Thursday, January 1, 2009

Treasury Bonds--the next bubble?

I'm short longer-maturity T-Bonds. It's the last bubble, and bond holders are going to get crushed. I don't know if it's tomorrow, next month, or next year, but tying up your money for 30 years, and getting 2.6% for the privilege is going to prove problematic. It pisses me off that the Fed and Treasury can act unconstitutionally with no oversight, saddling us taxpayers with trillions of toxic debt. WTF? Having said that, I gotta do what I gotta do to protect myself.

Keynes is dead: the Fed thinks they can control the economy. All they've done is create one bubble after another--all unintended. Monetary easing created a tech bubble, at which point, Greenspan declared irrational exuberance and popped the bubble. He then did an emergency reflating to avoid a deep recession, and thus created a real estate bubble. Then he raised interest rates 17 times, popping that bubble. And now they are reflating like there is no tomorrow, deploying quantitative easing to try to save the world economy (bailing out broken industries), but in the process, creating a Treasury note bubble. The Treasury is printing so many dollars they are outsourcing to the Swiss the printing process--they've run out of domestic capacity! This will be the last time helicopter Ben and machine gun Hank will be able to hoodwink foreign investors. When investors flee in droves away from what they thought was safety (US government IOU's), they will flock to other vehicles, whether it's high-grade equities or the currencies of last resort: gold, silver, and the yen. Or their mattress, which will prove problematic when deflation turns into hyperinflation. Interest rates will soar, as investors (many of them foreign sovereign funds) will demand higher rates of return. Think 1970's...

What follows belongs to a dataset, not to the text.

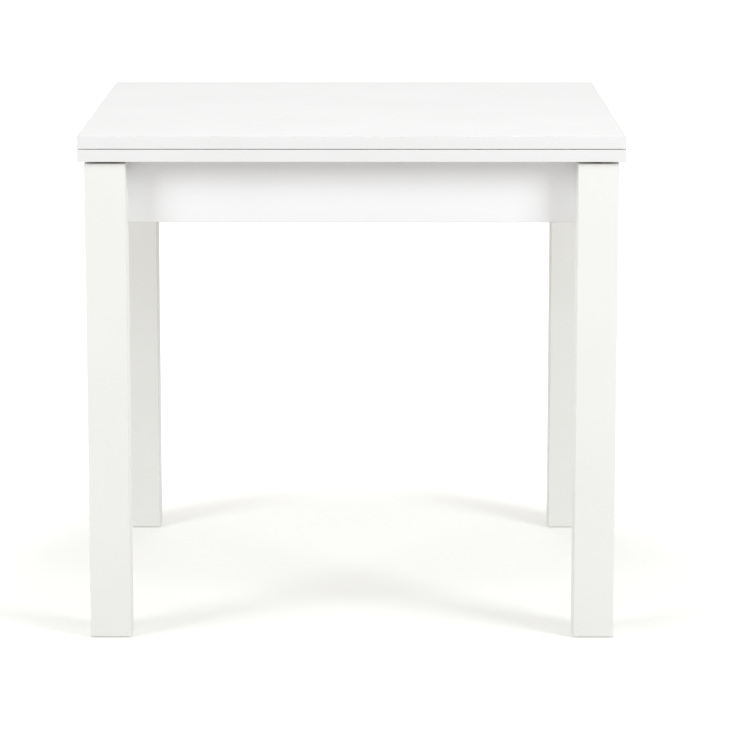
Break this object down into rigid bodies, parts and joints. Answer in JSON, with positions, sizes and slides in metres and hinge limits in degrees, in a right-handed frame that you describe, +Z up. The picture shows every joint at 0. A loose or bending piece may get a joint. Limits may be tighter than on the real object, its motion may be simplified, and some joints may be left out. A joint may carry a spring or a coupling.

Investors will continue to lose fortunes watching CNBC and Fox News. They report facts ex post facto. Debating whether GM should be bailed out or not is banal. The money has already been made or lost a year ago, before the 90% plunge in GM's share price. That's why buy and hold doesn't work. Our central banks are manipulating the markets with each intervention. It'll only drag out the inevitable recession. Japan did the same thing. Their Nikkei stock index in 1990 was 39,000. Today, in 2008, it stands at 9,000. And our credit default swap problems are orders of magnitude bigger and worse. Stop the bail outs. Let 'em fail. Quit trying to give good money from competent people (taxpayers) to incompetent people (GM and the UAW). The incompetents will just piss it all away again.

And with the public focused on equities, they will always lose. Hint: they should be following indicators from two much bigger markets--fixed-income and forex, watching their capital flows. Central bank interference is causing different asset classes to move parabolically up and down. They're debasing the US Dollar in the process, and sending most of us to the poorhouse.